Am I overlooking something or is this intended behavior? If so, why, and can I, in an inexpensive post-processing step, reorder the DOFs such that they are aligned with the mesh coordinates again?

Thank you.

It is intended behavior as:

  1. the function is designed to work with arbitrary order function spaces and meshes, you cannot rely on this 1-1 correspondence.
  2. It is supposed to work in parallel (on data partitioned with mpi), which introduces a whole other set of considerations

Why do you rely on this ordering being the same?
There are several functions to map data from degrees of freedom to vertices, and even the mesh geometry nodes, as discussed in:

(And to some extent in: Renumbered .msh imported data giving wrong subdomains - #4 by dokken)
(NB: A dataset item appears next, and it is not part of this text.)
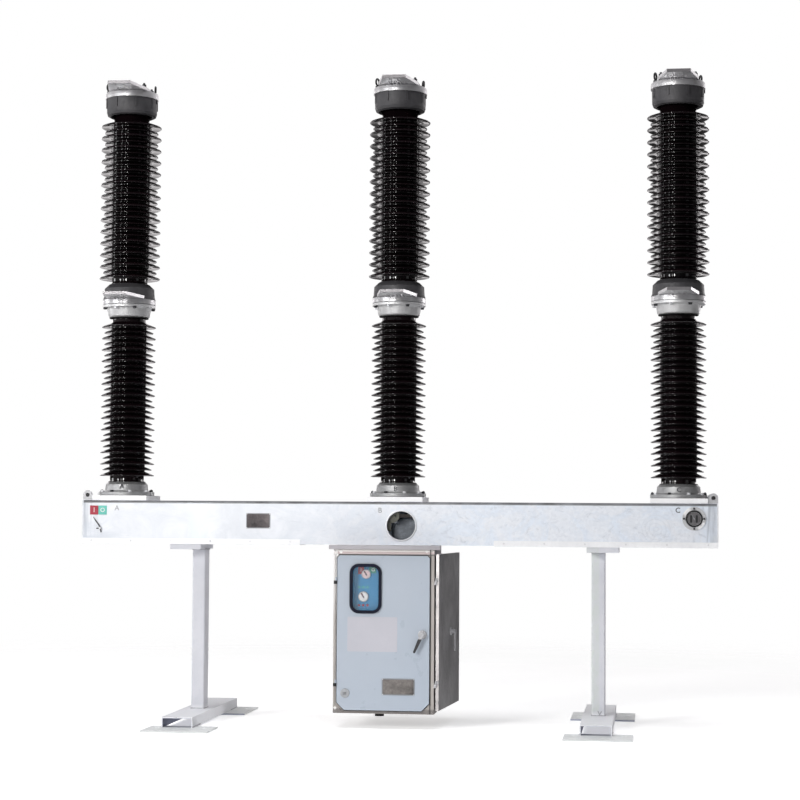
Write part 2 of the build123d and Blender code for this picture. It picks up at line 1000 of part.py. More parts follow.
def side_hinge(z):
    low, high = hinge_barrels(side_axis_x, side_axis_y, z)
    half = hinge_length / 2
    low_top = z + half - seat_clearance / 2
    high_base = z + half + seat_clearance / 2
    low += block(cabinet_right, side_axis_x, side_axis_y - 2, side_axis_y + 2, z, low_top)
    low += block(cabinet_right, cabinet_right + 2, side_axis_y - 2, side_axis_y + 24, z, low_top)
    web = block(side_axis_x, side_axis_x + hinge_r, side_axis_y, side_front_y, high_base, z + hinge_length)
    web += block(
        side_axis_x, side_axis_x + 14, side_front_y - 3, side_front_y, high_base, z + hinge_length
    )
    web -= drum(hinge_pin_r + pin_clearance, z, z + hinge_length + 1, side_axis_x, side_axis_y)
    return low, high + web


front_pairs = [front_hinge(z) for z in (hinge_low_z, hinge_high_z)]
save("front_hinge_pins", *[pair[0] for pair in front_pairs])
save("front_hinge_knuckles", *[pair[1] for pair in front_pairs])

# ---- lever handles: a round base on the door and a lever on a spindle
lever_root_r = 15.0
lever_tip_r = 7.0


def handle_base():
    """The base on a face at y = 0 that looks to -Y, centred on the axis."""
    base = rod_y(handle_base_r, -handle_base_height, 0, 0, 0)
    base -= rod_y(handle_spindle_r + pin_clearance, -handle_base_height - 1, -2, 0, 0)
    return base


def handle_lever():
    """The lever hanging straight down on the same axis."""
    hub_front = -handle_base_height - handle_standoff
    lever = rod_y(lever_root_r, hub_front, -handle_base_height - seat_clearance, 0, 0)
    lever += rod_y(handle_spindle_r, hub_front, -2 - seat_clearance, 0, 0)
    arm = plate_xz(
        [
            (-lever_root_r * 0.8, 0),
            (-lever_tip_r, -handle_length),
            (lever_tip_r, -handle_length),
            (lever_root_r * 0.8, 0),
        ],
        hub_front,
        hub_front + handle_lever_thickness,
    )
    tip = rod_y(lever_tip_r, hub_front, hub_front + handle_lever_thickness, 0, -handle_length)
    return lever + arm + tip


front_handle_place = Pos(handle_x, door_front, handle_z)
save("front_handle_base", front_handle_place * handle_base())
save("front_handle", front_handle_place * Rot(0, handle_turn, 0) * handle_lever())

# ---- side door: a folded pan, hinged at its front edge and standing ajar
side_swing = (
    Pos(side_axis_x, side_axis_y, 0) * Rot(0, 0, -side_door_ajar) * Pos(-side_axis_x, -side_axis_y, 0)
)
side_door = block(side_inner_x, side_outer_x, side_front_y, side_back_y, side_door_bottom, side_door_top)
side_door -= block(
    side_inner_x - 1,
    side_outer_x - door_sheet,
    side_front_y + door_sheet,
    side_back_y - door_sheet,
    side_door_bottom + door_sheet,
    side_door_top - door_sheet,
)
save("side_door", side_swing * side_door)
side_pairs = [side_hinge(z) for z in (hinge_low_z, hinge_high_z)]
save("side_hinge_pins", *[pair[0] for pair in side_pairs])
save("side_hinge_knuckles", *[side_swing * pair[1] for pair in side_pairs])
side_handle_place = side_swing * Pos(side_outer_x, side_back_y - side_handle_inset, handle_z) * Rot(0, 0, 90)
save("side_handle_base", side_handle_place * handle_base())
save("side_handle", side_handle_place * handle_lever())

# ---- control panel behind the window, on two stays from the left wall
panel_front = frame_back + panel_setback
panel_back = panel_front + panel_thickness
panel_x0 = window_centre_x - panel_width / 2
panel_x1 = window_centre_x + panel_width / 2
panel_z0 = window_centre_z - panel_height / 2
panel_z1 = window_centre_z + panel_height / 2
save("control_panel", block(panel_x0, panel_x1, panel_front, panel_back, panel_z0, panel_z1))
save(
    "panel_stays",
    *[
        block(
            cabinet_left + cabinet_wall,
            panel_x1,
            panel_back,
            panel_back + 3,
            z - panel_stay / 2,
            z + panel_stay / 2,
        )
        for z in (panel_z0 + 40, panel_z1 - 40)
    ],
)
dial_upper_z = window_centre_z + 84
dial_lower_z = window_centre_z - 49
save(
    "panel_dials",
    rod_y(dial_small_r, panel_front - dial_height, panel_front, window_centre_x - 2, dial_upper_z),
    rod_y(dial_large_r, panel_front - dial_height, panel_front, window_centre_x - 18, dial_lower_z),
)

# ---- cable gland under the floor
save("cable_gland", drum(gland_r, cabinet_bottom - gland_drop, cabinet_bottom, gland_x, gland_y))
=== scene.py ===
import json
import math
import random

import bmesh
import bpy
from mathutils import Matrix, Vector


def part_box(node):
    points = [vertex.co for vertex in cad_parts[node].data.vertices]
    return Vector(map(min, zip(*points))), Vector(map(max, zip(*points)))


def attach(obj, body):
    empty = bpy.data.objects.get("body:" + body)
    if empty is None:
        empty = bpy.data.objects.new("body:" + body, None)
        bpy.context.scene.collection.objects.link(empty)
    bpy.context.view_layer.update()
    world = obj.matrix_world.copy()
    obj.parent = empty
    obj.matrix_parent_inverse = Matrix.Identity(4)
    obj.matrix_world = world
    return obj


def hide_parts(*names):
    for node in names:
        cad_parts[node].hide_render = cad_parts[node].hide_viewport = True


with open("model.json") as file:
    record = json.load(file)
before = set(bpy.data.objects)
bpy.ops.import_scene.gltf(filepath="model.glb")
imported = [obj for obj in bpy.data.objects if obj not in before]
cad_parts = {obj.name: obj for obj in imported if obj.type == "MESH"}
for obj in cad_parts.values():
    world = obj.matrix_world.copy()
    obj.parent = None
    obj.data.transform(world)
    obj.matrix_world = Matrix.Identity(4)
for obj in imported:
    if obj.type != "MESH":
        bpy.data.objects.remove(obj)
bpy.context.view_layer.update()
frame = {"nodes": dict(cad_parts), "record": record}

rng = random.Random(7)
nodes = frame["nodes"]
corner = {name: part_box(name) for name in nodes}


def low(name):
    return corner[name][0]


def high(name):
    return corner[name][1]


def middle(name):
    a, b = corner[name]
    return (a.x + b.x) / 2, (a.y + b.y) / 2, (a.z + b.z) / 2


# -------------------------------- node tools
def fresh(block):
    """The emptied node tree of a material or a world."""
    block.use_nodes = True
    block.node_tree.nodes.clear()
    return block.node_tree


def feed(tree, node, inputs):
    """Gives each input, by its name or number, a constant or another node's output."""
    for key, value in inputs.items():
        if isinstance(value, bpy.types.NodeSocket):
            tree.links.new(value, node.inputs[key])
        else:
            node.inputs[key].default_value = value


def add(tree, kind, inputs, **settings):
    """A new node, with its inputs fed and its other settings set."""
    node = tree.nodes.new("ShaderNode" + kind)
    for key, value in settings.items():
        setattr(node, key, value)
    feed(tree, node, inputs)
    return node


def mix(tree, share, a, b, kind="MIX"):
    """Two colours, each a tuple or an output, mixed by a share."""
    a, b = [(*value, 1.0) if isinstance(value, tuple) else value for value in (a, b)]
    return add(tree, "Mix", {0: share, 6: a, 7: b}, data_type="RGBA", blend_type=kind).outputs[2]


def dim(colour, share):
    return tuple(c * share for c in colour)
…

I would start with mapping dofs in the submesh to the nodes of the geometry in the submesh, and then use the last output argument of ‘create_submesh` to map these geometry indices from the submesh to the parent mesh.
https://docs.fenicsproject.org/dolfinx/v0.9.0/python/generated/dolfinx.mesh.html#dolfinx.mesh.create_submesh

1 Like

Thank you for the explanation. I was curious and will probably now adapt the existing code such that I do not rely on the mapping, which is a limitation anyways.

Inherited burdens of existing code… For geometric computations and an extrapolation method. Of course, all these can be adapted.